### [Data excerpt]
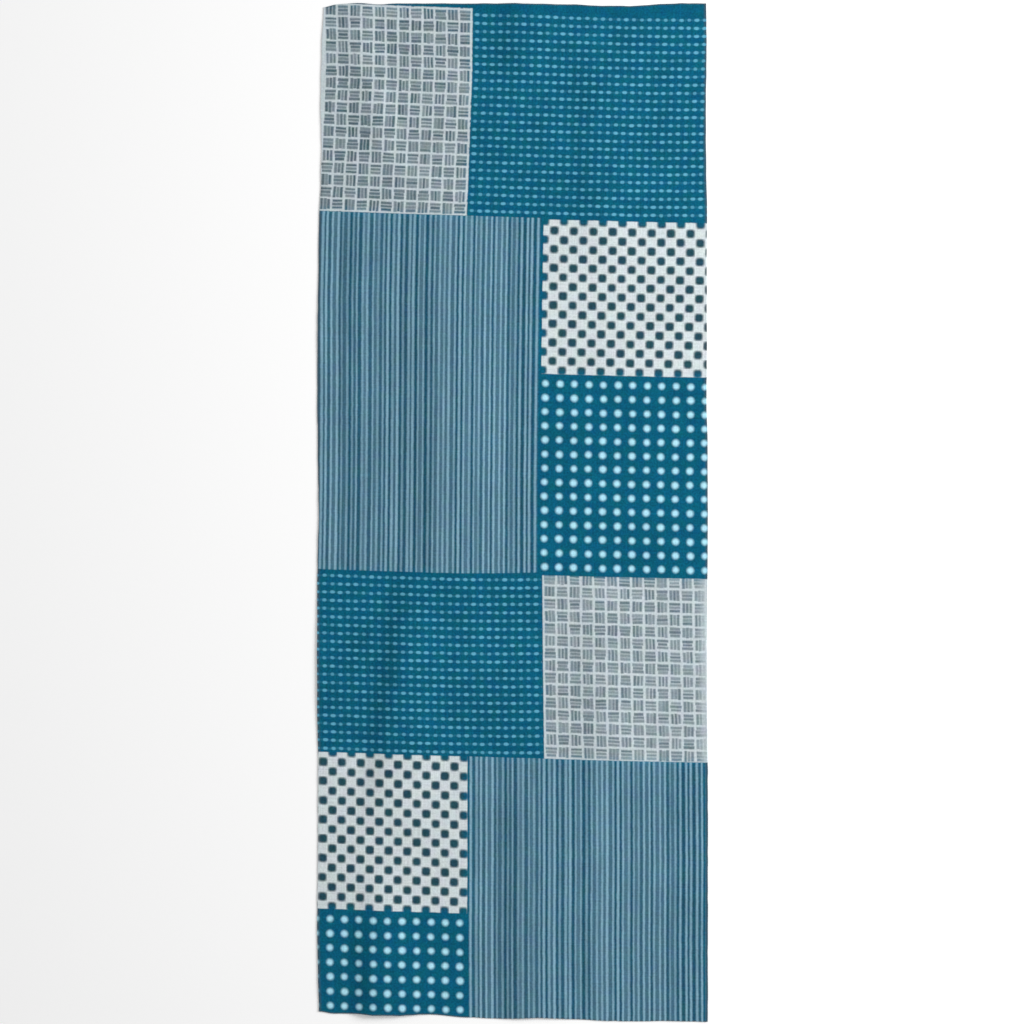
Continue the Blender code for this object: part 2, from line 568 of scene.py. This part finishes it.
class Print:
    """The print's repeats as masks, on a surface. Every length in it is in mm.

    A mark's tone is eased from its GONE value to its WHOLE value of the way off its middle line, point or
    core.
    """

    EDGE = 0.45
    TONE_INSET = 3.0
    TONE_EDGE = 3.0
    GONE_PAST_SIDE = 4.0
    DOT_GONE, DOT_WHOLE = 4.33, 1.03
    DASH_HALF_HEIGHT = 1.35
    DASH_POWER = 2.2
    DASH_GONE, DASH_WHOLE = 1.9, 0.1
    DASH_ROWS_RISE = 2.0
    STRIPE_GONE, STRIPE_WHOLE = 1.0, -0.9
    STRIPE_ENDS_RISE = 3.0
    GAP_TONE = 0.3
    SQUARE_GONE, SQUARE_WHOLE = 4.6, 1.3
    BAR_PITCH = 3.0
    BAR_GONE, BAR_WHOLE = 1.55, 0.35
    BLOCK_GONE, BLOCK_WHOLE = 5.2, 4.0

    def __init__(self, surface, x, y):
        self.surface, self.x, self.y = surface, x, y

    def inside(self, field, inset=0.0, soft=EDGE):
        """0 to 1 over a line that runs inset from a field's edges."""
        across = self.x.over(field["left"] + inset, soft) * self.x.under(field["right"] - inset, soft)
        down = self.y.over(field["top"] + inset, soft) * self.y.under(field["bottom"] - inset, soft)
        return across * down

    def cell(self, place, field, way):
        """The number of the repeat at a place, and how far the place lies from its middle."""
        pitch = field["pitch_" + way]
        count = place.scaled(1 / pitch, -field["first_" + way] / pitch)
        number = count.rounded()
        return number, (count - number) * pitch

    def share(self, field):
        """-1 to 1 across a field."""
        half = (field["right"] - field["left"]) / 2
        return self.x.scaled(1 / half, -1 - field["left"] / half)

    def cells(self, field, rise=0.0):
        """The repeat's numbers at a point, and the way from its middle, with rows that rise at the right."""
        column, from_x = self.cell(self.x, field, "across")
        right = self.share(field).at_least(0)
        y = self.y - self.share(field) * (field["tilt"] / 2) + right * right * rise
        row, from_y = self.cell(y, field, "down")
        return column, row, from_x, from_y

    def dots(self, field):
        """Round dots, each a little off its place and its size."""
        column, row, from_x, from_y = self.cells(field)
        first, second, third = self.surface.chance(column, row, 1.5)
        from_x = from_x + first.strays(0.25)
        from_y = from_y + second.strays(0.25)
        off = (from_x * from_x + from_y * from_y) ** 0.5
        return (off + third.strays(0.2)).between(self.DOT_GONE, self.DOT_WHOLE)

    def dashes(self, field):
        """Short level marks in rows, joined by a faint line.

        The way from a mark's middle is taken across and down, as shares of its half size, and the two shares,
        raised to a power, are added. A longer mark is also a stronger one.
        """
        column, row, from_x, from_y = self.cells(field, self.DASH_ROWS_RISE)
        first, second, third = self.surface.chance(column, row, 2.5)
        from_x = abs(from_x + first.strays(0.25)) * third.spread(0.61, 0.43)
        from_y = abs(from_y + second.strays(0.2)) / self.DASH_HALF_HEIGHT
        off = from_x**self.DASH_POWER + from_y**self.DASH_POWER
        mark = off.between(self.DASH_GONE, self.DASH_WHOLE) * third.spread(0.7, 1.1)
        joined = from_y.between(1.1, 0.1) * 0.12
        return mark.at_least(joined)

    def stripes(self, field):
        """Light lines down the cloth, unlike in width, place and tone, with gaps unlike in depth.

        A line's edge is eased over the way from it, less its half width, and its tone is uneven along it. At
        the right the lines end earlier, by a rise that grows with the square of the share across.
        """
        line, from_x = self.cell(self.x, field, "across")
        gap, _ = self.cell(self.x + field["pitch_across"] / 2, field, "across")
        first, second, third = self.surface.chance(line, line, 3.5)
        depth, _, _ = self.surface.chance(gap, gap, 7.5)
        uneven = self.surface.noise(self.surface.vector(line * 3.7, self.y * 0.016, 0), 1.0)
        off = abs(from_x + third.strays(0.5)) - first.spread(0.66, 1.16)
        lines = off.between(self.STRIPE_GONE, self.STRIPE_WHOLE) * (second.spread(0.44, 0.84) + uneven * 0.5)
        right = self.share(field).at_least(0)
        ended = (self.y + right * right * self.STRIPE_ENDS_RISE).under(field["bottom"], self.EDGE)
        return ended * lines.at_least(depth * depth * self.GAP_TONE)

    def squares(self, field):
        """Rounded squares on every other place, as on a chequerboard: the way from a small square core."""
        column, row, from_x, from_y = self.cells(field)
        taken = self.even(column + row)
        first, second, third = self.surface.chance(column, row, 4.5)
        core = third.spread(0.85, 1.15)
        over_x = (abs(from_x + first.strays(0.2)) - core).at_least(0)
        over_y = (abs(from_y + second.strays(0.2)) - core).at_least(0)
        off = (over_x * over_x + over_y * over_y) ** 0.5
        return off.between(self.SQUARE_GONE, self.SQUARE_WHOLE) * taken

    def bars(self, field):
        """Blocks of three bars, upright and level by turns, from the first column on.

        A bar is the way off the nearest of three lines, and the block's edge cuts it off. Each block lies a
        little askew, and dye has run between its bars.
        """
        column, row, from_x, from_y = self.cells(field)
        level = 1 - self.even(column + row)
        turn = level * (from_y - from_x)
        over_bars = from_x + turn
        along_bars = from_y - turn
        first, second, third = self.surface.chance(column, row, 5.5)
        over_bars = over_bars + first.strays(0.15) + along_bars * third.strays(0.04)
        nearest = (over_bars / self.BAR_PITCH).rounded().at_least(-1).at_most(1)
        width, length, tone = self.surface.chance(column + nearest * 0.25, row, 6.5)
        off = abs(over_bars - nearest * self.BAR_PITCH) + width.strays(0.2)
        bars = off.between(self.BAR_GONE, self.BAR_WHOLE)
        along_bars = abs(along_bars) + length.strays(0.45)
        block = abs(over_bars).between(self.BLOCK_GONE, self.BLOCK_WHOLE)
        block = block * along_bars.between(self.BLOCK_GONE, self.BLOCK_WHOLE)
        filled = second.spread(0.28, 0.58)
        started = self.x.over(field["first_across"] - field["pitch_across"] / 2, self.EDGE)
        return started * block * (filled + bars * (tone.spread(0.68, 0.98) - filled))

    def even(self, number):
        """1 where a whole number is even and 0 where it is odd."""
        return (number * math.pi).wave().scaled(0.5, 0.5)


def weave(surface, x, y, pitch):
    """Plain weave: round threads that pass over and under each other, as a height of about -1 to 1.

    A warp thread's height is half the cosine of the place along it, turned over on every other thread, plus
    half the cosine of the place across it. The weft is the same with the two ways changed, and the higher of
    the two shows.
    """
    across, down = x * (math.pi / pitch), y * (math.pi / pitch)
    column, row = (across / math.pi).rounded() * math.pi, (down / math.pi).rounded() * math.pi
    warp = (across - column).wave() + column.wave() * down.wave()
    weft = (down - row).wave() - row.wave() * across.wave()
    return warp.at_least(weft).scaled(0.5, 0.0)


def printed_cotton(sizes, colours):
    """Cotton with its print: the masks part the undyed from the dyed, and threads and slubs show on both.

    The dye is cloudy in hue, flecked and uneven in depth, which hardly shows on the undyed cotton. The low
    places of the weave are painted a little darker, as painted shade between the threads. Along the selvedges
    and the cut ends a grey line of painted shade stands in for the shade of the edges, strongest where they
    are dyed.
    """
    surface = Surface("printed_cotton")
    place = surface.millimetres(PRINT_MAP)
    plain_x, plain_y, _ = surface.parts(place)
    wander = surface.noise(place, 0.14, detail=3.0, output="Color")
    wander = surface.stretched(wander, (0.6,) * 3, (-0.3,) * 3)
    x, y, _ = surface.parts(surface.vector_math("ADD", place, wander))

    across, down, _ = surface.parts(surface.millimetres(CUT_MAP))
    from_right = WIDTH / MM - across

    towel_print = Print(surface, x, y)
    tones = {row["repeat"]: row for row in rows_of(REPEAT_COLUMNS, REPEATS)}
    dyed, undyed, light = (*colours.dye_deep, 1), (*colours.undyed, 1), 0.0
    for field in rows_of(FIELD_COLUMNS, FIELDS):
        tone = tones[field["repeat"]]
        marks = getattr(towel_print, field["repeat"])(field) * field["strength"]
        if field["fade"]:
            marks = marks * from_right.between(-Print.GONE_PAST_SIDE, field["fade"])
        inside = towel_print.inside(field)
        light = (inside * (1 - marks if tone["pale_ground"] else marks)).at_least(light)
        undyed = surface.mix(inside, undyed, (*getattr(colours, tone["undyed"]), 1))
        toned = towel_print.inside(field, Print.TONE_INSET, Print.TONE_EDGE)
        dyed = surface.mix(toned, dyed, (*getattr(colours, tone["dyed"]), 1))

    cloud = surface.noise(place, 0.09, detail=3.0, roughness=0.6, output="Color")
    depth = surface.noise(place, 0.022, detail=2.0)
    fleck = surface.noise(place, 0.55, detail=2.0, roughness=0.6)
    deep = surface.stretched(cloud, (0.5,) * 3, (0.75,) * 3)
    deep = surface.vector_math("MULTIPLY", deep, depth.spread(0.85, 1.15) * fleck.spread(0.5, 1.5))
    pale = surface.stretched(cloud, (0.14,) * 3, (0.93,) * 3)
    pale = surface.vector_math("MULTIPLY", pale, depth.spread(0.95, 1.05) * fleck.spread(0.8, 1.2))
    dyed = surface.mix(1.0, dyed, deep, "MULTIPLY")
    colour = surface.mix(light, dyed, surface.mix(1.0, undyed, pale, "MULTIPLY"))

    # Slubs are threads that are thicker and paler for a stretch, both ways.
    across_slub = surface.noise(surface.vector(plain_x * 0.035, plain_y * 0.9, 0), 1.0, detail=2.0)
    down_slub = surface.noise(surface.vector(plain_x * 0.9, plain_y * 0.035, 4), 1.0, detail=2.0)
    threads = weave(surface, plain_x, plain_y, sizes.thread / MM)
    # The tone is the slubs' own paleness times painted shade: threads.scaled(0.07, 0.98) paints the low
    # places of the weave darker, as shade between the threads.
    tone = (across_slub + down_slub).scaled(0.22, 0.78) * threads.scaled(0.07, 0.98)
    colour = surface.mix(1.0, colour, surface.vector(tone, tone, tone), "MULTIPLY")
    # Painted shade: a grey line along the selvedges and the cut ends, stronger where the cloth is dyed,
    # stands in for the shade of the edges.
    from_side = across.at_most(from_right)
    from_end = down.at_most(LENGTH / MM - down)
    line = from_side.between(3.2, 0.0).at_least(from_end.between(1.6, 0.2)) * light.spread(0.65, 0.05)
    colour = surface.mix(line, colour, (*colours.painted_edge_shade, 1))
    surface.feed(surface.shader.inputs["Base Color"], colour)
    surface.feed(surface.shader.inputs["Roughness"], across_slub.spread(0.84, 0.96))
    height = threads + (across_slub + down_slub).scaled(0.8, 0.0)
    bump = surface.add("Bump", {}, {"Height": height, "Distance": 0.06 * MM, "Strength": 0.6})
    surface.feed(surface.shader.inputs["Normal"], bump)
    surface.shader.inputs["Specular IOR Level"].default_value = 0.04
    surface.shader.inputs["Sheen Weight"].default_value = 0.05
    surface.shader.inputs["Sheen Roughness"].default_value = 0.5
    return surface.material


def plain_floor():
    """A pale matt floor that glows a little, like a lit sweep."""
    surface = Surface("pale_floor")
    surface.shader.inputs["Base Color"].default_value = (0.97, 0.97, 0.97, 1)
    surface.shader.inputs["Emission Color"].default_value = (1, 1, 1, 1)
    surface.shader.inputs["Emission Strength"].default_value = 0.1
    surface.shader.inputs["Roughness"].default_value = 0.9
    surface.shader.inputs["Specular IOR Level"].default_value = 0.1
    return surface.material


class TOWEL_OT_make_sheet(bpy.types.Operator):
    """Makes the printed cotton sheet in place of the plain cloth"""

    bl_idname = "towel.make_sheet"
    bl_label = "Make the cloth"

    def execute(self, context):
        sizes, colours = context.scene.towel_sizes, context.scene.towel_colours
        if sizes.rows % 2:
            raise ValueError("the number of rows has to be even, because the bake map halves them")
        sheet = towel_sheet(sizes, printed_cotton(sizes, colours))
        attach(sheet, "root")
        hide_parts("cloth")
        return {"FINISHED"}


class TOWEL_OT_make_stage(bpy.types.Operator):
    """Makes the floor, the light and the camera over the cloth"""

    bl_idname = "towel.make_stage"
    bl_label = "Make the stage"

    def execute(self, context):
        stage = context.scene.towel_stage
        reach = np.array((-FLOOR_REACH, FLOOR_REACH))
        x, y = np.meshgrid(reach, -reach)
        mesh, _ = grid_mesh("floor", x, y, 0 * x)
        add_object(mesh, plain_floor())

        light = bpy.data.lights.new("key_light", "AREA")
        light.size = stage.light_width
        # At this power it lights the level floor as a white sky of the strength light_share would.
        light.energy = math.pi**2 * stage.light_share * stage.light_distance**2 / math.sin(stage.light_height)
        key = bpy.data.objects.new("key_light", light)
        level, rise = math.cos(stage.light_height), math.sin(stage.light_height)
        towards = Vector((level * math.cos(stage.light_side), level * math.sin(stage.light_side), rise))
        key.rotation_euler = towards.to_track_quat("Z", "Y").to_euler()
        key.location = towards * stage.light_distance
        context.scene.collection.objects.link(key)

        world = bpy.data.worlds.new("studio")
        world.use_nodes = True
        world.node_tree.nodes["Background"].inputs["Strength"].default_value = 1 - stage.light_share
        world.node_tree.nodes["Background"].inputs["Color"].default_value = (1, 1, 1, 1)
        context.scene.world = world
        context.scene.view_settings.view_transform = "Standard"

        lens = bpy.data.cameras.new("camera")
        lens.lens = stage.lens
        camera = bpy.data.objects.new("camera", lens)
        # The cloth's middle is on the picture's pixel (512, 512), half a pixel right of and below its middle.
        half_pixel = 0.5 * stage.frame_width / PICTURE_PIXELS
        camera.location = (-half_pixel, half_pixel, stage.frame_width * stage.lens / lens.sensor_width)
        context.scene.collection.objects.link(camera)
        context.scene.camera = camera
        return {"FINISHED"}


class TOWEL_PT_panel(bpy.types.Panel):
    """Shows the buttons that make the towel and its stage, and all their settings"""

    bl_idname = "TOWEL_PT_panel"
    bl_label = "Printed hand towel"
    bl_space_type = "VIEW_3D"
    bl_region_type = "UI"
    bl_category = "Towel"

    def draw(self, context):
        for operator in OPERATORS:
            self.layout.operator(operator.bl_idname)
        for name in GROUPS:
            group = getattr(context.scene, name)
            for key in group.__annotations__:
                self.layout.prop(group, key)


GROUPS = {"towel_sizes": TowelSizes, "towel_colours": TowelColours, "towel_stage": TowelStage}
OPERATORS = (TOWEL_OT_make_sheet, TOWEL_OT_make_stage)
CLASSES = (*GROUPS.values(), *OPERATORS, TOWEL_PT_panel)


def register():
    for cls in CLASSES:
        bpy.utils.register_class(cls)
    for name, group in GROUPS.items():
        setattr(bpy.types.Scene, name, PointerProperty(type=group))


def unregister():
    for name in GROUPS:
        delattr(bpy.types.Scene, name)
    for cls in reversed(CLASSES):
        bpy.utils.unregister_class(cls)


def main():
    register()
    bpy.ops.towel.make_sheet()
    bpy.ops.towel.make_stage()


if __name__ == "__main__":
    main()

### [To do]
Quote the listing above from its first line to the line with "self.surface, self.x, self.y", inclusive, and add nothing.

### [Problem solution]
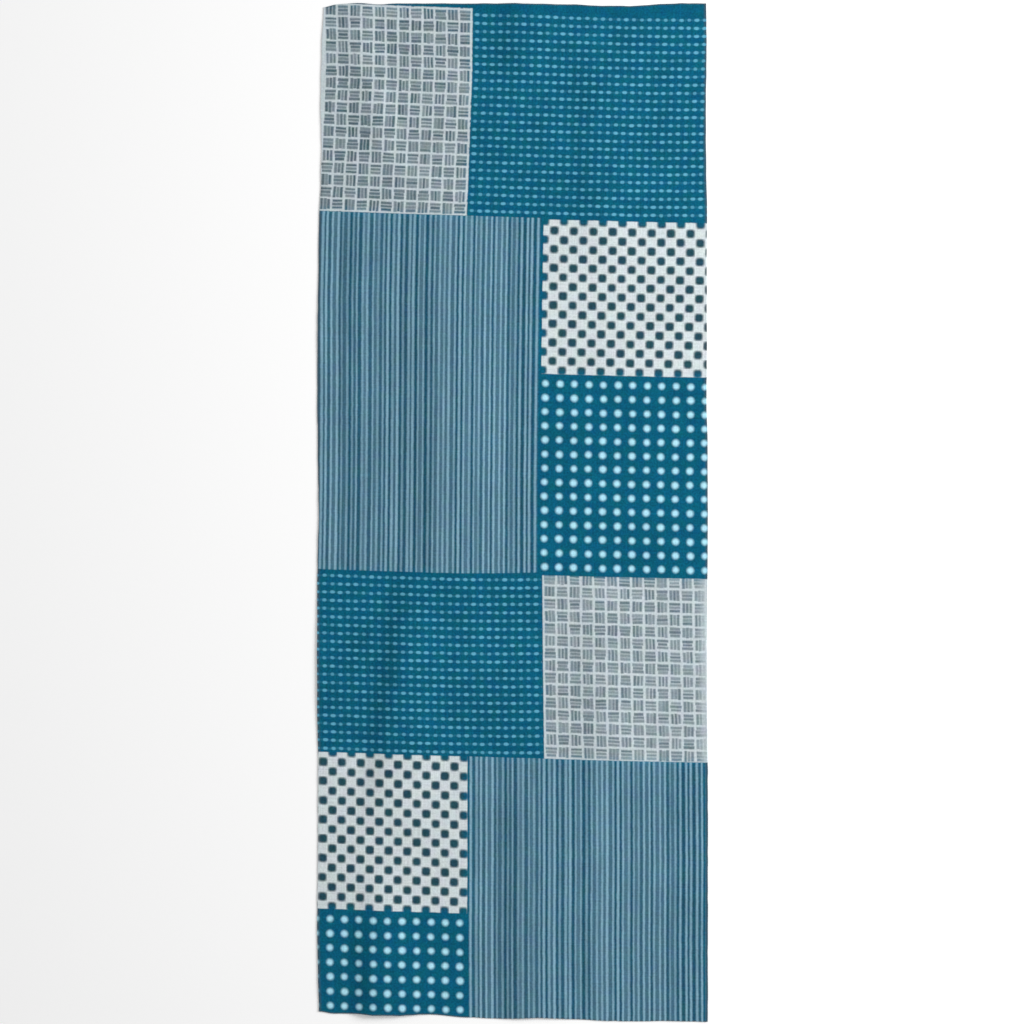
Continue the Blender code for this object: part 2, from line 568 of scene.py. This part finishes it.
class Print:
    """The print's repeats as masks, on a surface. Every length in it is in mm.

    A mark's tone is eased from its GONE value to its WHOLE value of the way off its middle line, point or
    core.
    """

    EDGE = 0.45
    TONE_INSET = 3.0
    TONE_EDGE = 3.0
    GONE_PAST_SIDE = 4.0
    DOT_GONE, DOT_WHOLE = 4.33, 1.03
    DASH_HALF_HEIGHT = 1.35
    DASH_POWER = 2.2
    DASH_GONE, DASH_WHOLE = 1.9, 0.1
    DASH_ROWS_RISE = 2.0
    STRIPE_GONE, STRIPE_WHOLE = 1.0, -0.9
    STRIPE_ENDS_RISE = 3.0
    GAP_TONE = 0.3
    SQUARE_GONE, SQUARE_WHOLE = 4.6, 1.3
    BAR_PITCH = 3.0
    BAR_GONE, BAR_WHOLE = 1.55, 0.35
    BLOCK_GONE, BLOCK_WHOLE = 5.2, 4.0

    def __init__(self, surface, x, y):
        self.surface, self.x, self.y = surface, x, y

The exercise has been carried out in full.